According to Wikipedia in article about initrd "Many Linux distributions ship a single, generic kernel image - one that the distribution's developers intend will boot on as wide a variety of hardware as possible. The device drivers for this generic kernel image are included as loadable modules because statically compiling many drivers into one kernel causes the kernel image to be much larger, perhaps too large to boot on computers with limited memory. This then raises the problem of detecting and loading the modules necessary to mount the root file system at boot time, or for that matter, deducing where or what the root file system is. To avoid having to hardcode handling for so many special cases into the kernel, an initial boot stage with a temporary root file-system — now dubbed early user space — is used. This root file-system can contain user-space helpers which do the hardware detection, module loading and device discovery necessary to get the real root file-system mounted. "

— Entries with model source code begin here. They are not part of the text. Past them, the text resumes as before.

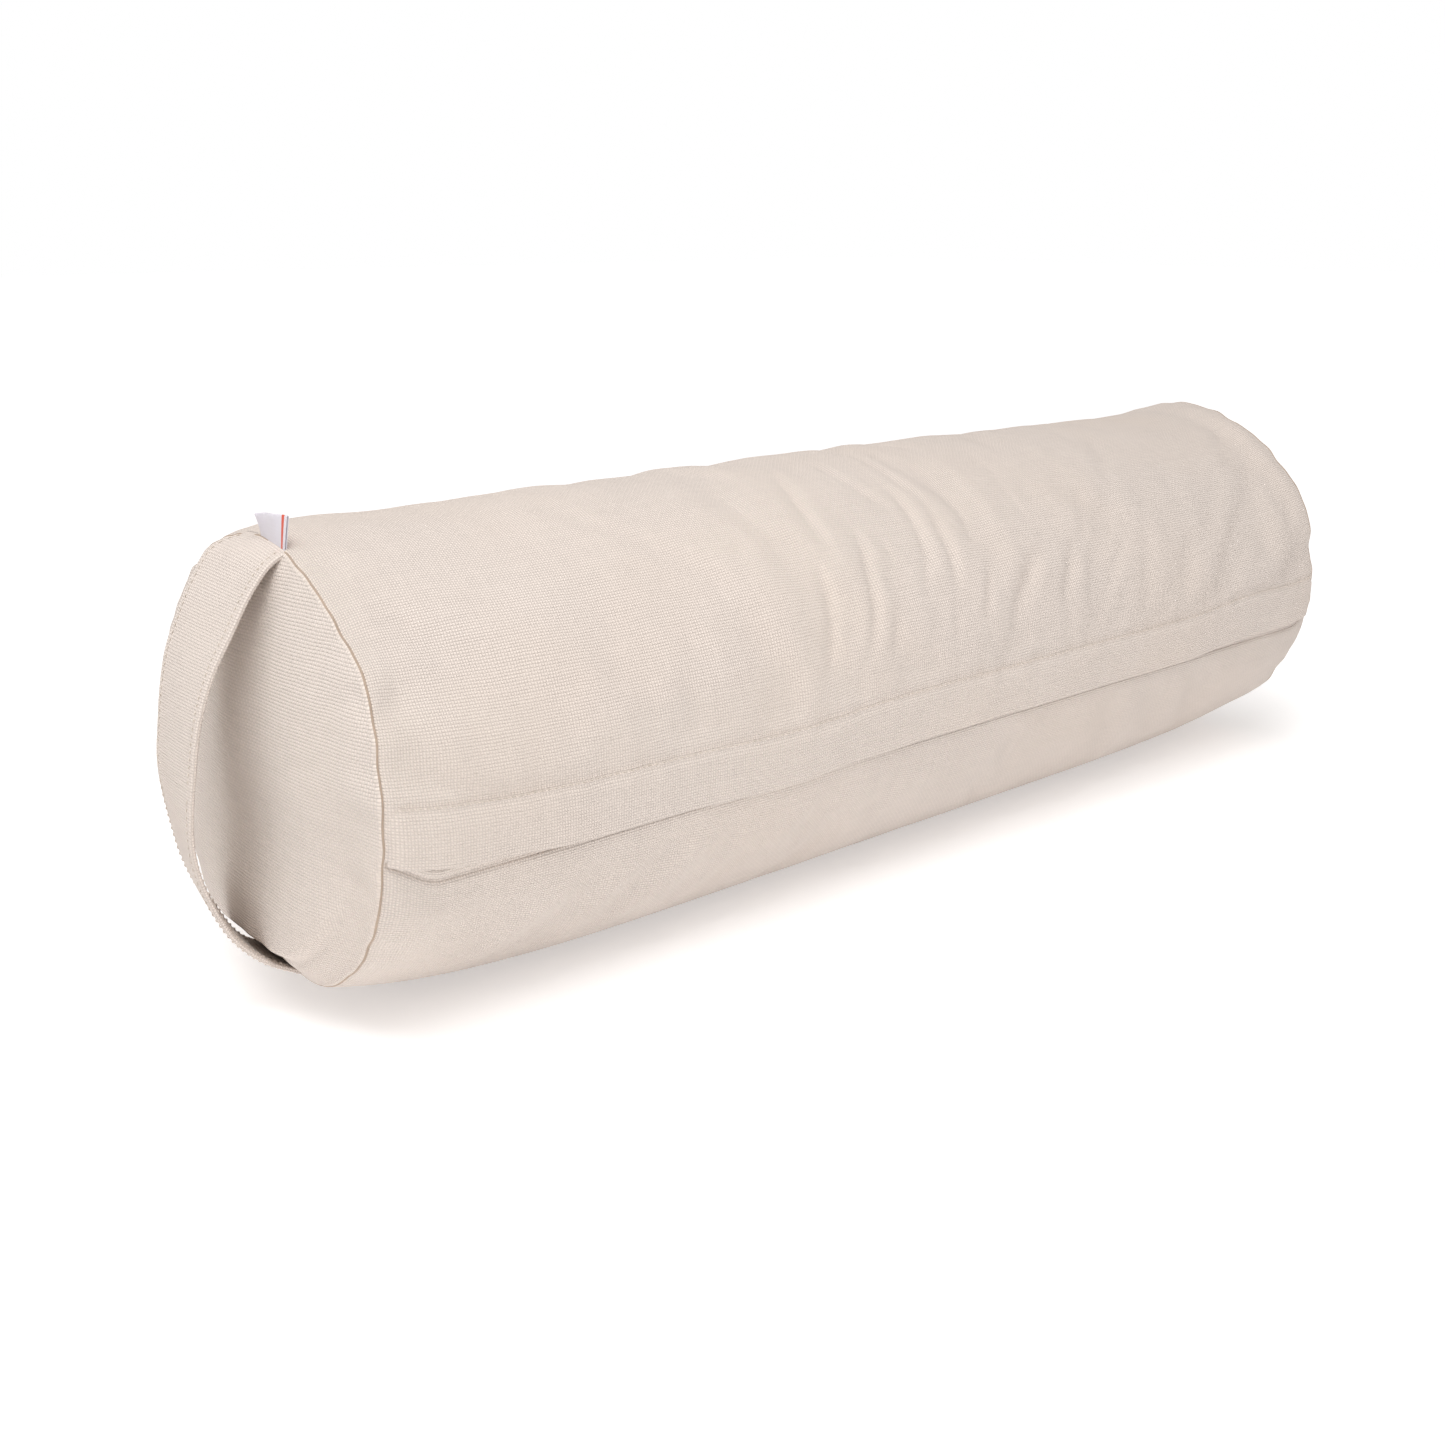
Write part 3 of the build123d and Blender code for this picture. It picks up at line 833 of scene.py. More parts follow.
def disc_piece(name, toward, node):
    """A domed end disc whose rim rolls into the seam, laid out in rings and spokes about its middle."""
    s = sizes()
    r = s.seam_radius / 2
    spokes = 390
    g = np.arange(spokes) * girth() / spokes
    clear, tail = 0.0001, 0.0016
    apart = (s.seam_radius + r) / 2**0.5 + clear
    rim_x = HALF_LENGTH - s.seam_radius + apart
    rim_depth = -s.seam_radius - apart
    ring = cover_point(toward * HALF_LENGTH, g, rim_depth + cover_relief(toward * HALF_LENGTH + 0 * g, g))
    _, _, ny, nz = section(g)
    lean = ring[:, 0] - toward * HALF_LENGTH
    low, high = ring[:, 2].min(), ring[:, 2].max()
    middle = np.array([0.0, (low + high) / 2])
    by_fold, by_rim = np.linspace(0.80, 0.90, 8), np.linspace(0.915, 1.0, 9)
    share = np.concatenate([np.linspace(0.04, 0.78, 24), by_fold, by_rim])
    spoke = ring[:, 1:] - middle
    flat = middle + spoke[None] * share[:, None, None]
    reach = np.linalg.norm(spoke, axis=1)
    from_rim = (1 - share)[:, None] * reach[None]
    dome = s.dome * (1 - share**2.7)[:, None]
    relief = disc_relief(toward, flat[..., 0], flat[..., 1], from_rim, g[None] + 0 * from_rim)
    x = rim_x + r + dome + relief
    inner = np.concatenate([(toward * x)[..., None], flat], -1)
    inner[..., 0] += lean[None] * share[:, None] ** 2
    angle = np.radians([22, 45, 68, 90, 112, 135])
    roll_x, roll_off = rim_x + r * np.cos(angle), r * np.sin(angle)
    roll_x, roll_off = np.append(roll_x, roll_x[-1] - tail), np.append(roll_off, roll_off[-1] - tail)
    puck = disc_relief(toward, ring[:, 1], ring[:, 2], 0 * g, g)
    roll = np.stack(
        [
            toward * (roll_x[:, None] + puck[None]) + lean[None],
            ring[:, 1][None] + ny[None] * roll_off[:, None],
            ring[:, 2][None] + nz[None] * roll_off[:, None],
        ],
        -1,
    )
    points = np.concatenate([inner, roll])
    rows = len(points)
    faces, _ = grid_faces(rows, spokes, wrap_cols=True)
    pole = rows * spokes
    centre = np.array([[toward * (rim_x + r + s.dome + float(relief[0].mean())), *middle]])
    after = (np.arange(spokes) + 1) % spokes
    fan = np.stack([np.full(spokes, pole), after, np.arange(spokes)], -1)
    if toward > 0:
        faces, fan = faces[:, ::-1], fan[:, ::-1]
    flat_points = np.concatenate([points.reshape(-1, 3), centre])
    plane = flat_points[:, 1:]
    corner_uv = [plane[faces], plane[fan]]
    piece = mesh_piece(name, flat_points, [faces, fan], corner_uv, finishes()["canvas"])
    thicken(piece, s.canvas_thickness, -1)
    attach(piece, "root")
    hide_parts(node)
    return piece


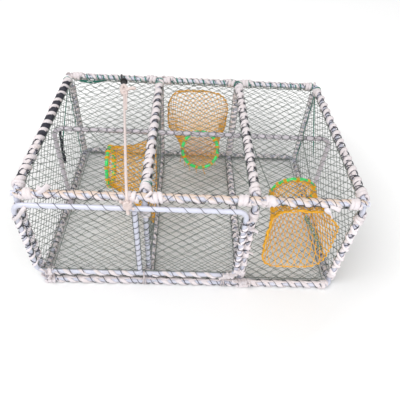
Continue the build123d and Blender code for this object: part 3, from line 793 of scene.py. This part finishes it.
class TRAP_OT_nets(bpy.types.Operator):
    """Knot the flat nets over the frame and the door"""

    bl_idname = "trap.nets"
    bl_label = "Nets"

    def execute(self, context):
        p = context.scene.trap_nets
        material = twine_material()
        for k, (node, body, corner, across, up, width, height, sag) in enumerate(NETS):
            skin = Skin()
            diamond_net(skin, corner, across, up, width, height, p.cell_width, p.cell_height, p.twine, sag, 900 + k)
            skin.piece(f"knotted_{node}", body, material, "net", node)
        for k, (node, corner, across, width, height, funnel) in enumerate(MOUTH_NETS):
            skin = Skin()
            mouth = mouth_edge(np.arange(90) / 90, *FUNNELS[funnel][2:6], FUNNELS[funnel][6])
            diamond_net(
                skin, corner, across, (0, 0, 1), width, height, p.cell_width, p.cell_height, p.twine, 0.0,
                950 + k, mouth,
            )
            skin.piece(f"knotted_{node}", "frame", material, "net", node)
        return {"FINISHED"}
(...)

My question is if we add modules etc needed to load actual filesystem in initrd not in actual kernel image to save save then what we will achieve in case of Bootpimage where both kernel and initrd are combined to form a single bootpimage. This size of kernel would increase even by using initrd.
Can someone clarify ?
Define "the size of the kernel".
Yes, if you have a minimal kernel image plus an initrd full of hundreds of modules, it will probably take up more total storage space than the equivalent kernel with everything compiled in, what with all the module headers and such. However, once it's booted, determined what hardware it's on, loaded a few modules and thrown all the rest away (the init in initrd), it will take up considerably less memory. The all-built-in kernel image on the other hand, once booted, is still just as big in memory as on disk, wasting space with all that unneeded driver code.
Storage is almost always considerably cheaper and more abundant than RAM, so optimising for storage space at the cost of reducing available memory once the system is running would generally be a bit silly. Even for network booting, sacrificing runtime capability for total image size for the sake of booting slightly faster makes little sense. The few kinds of systems where such considerations might have any merit almost certainly wouldn't be using generic multiplatform kernels in the first place.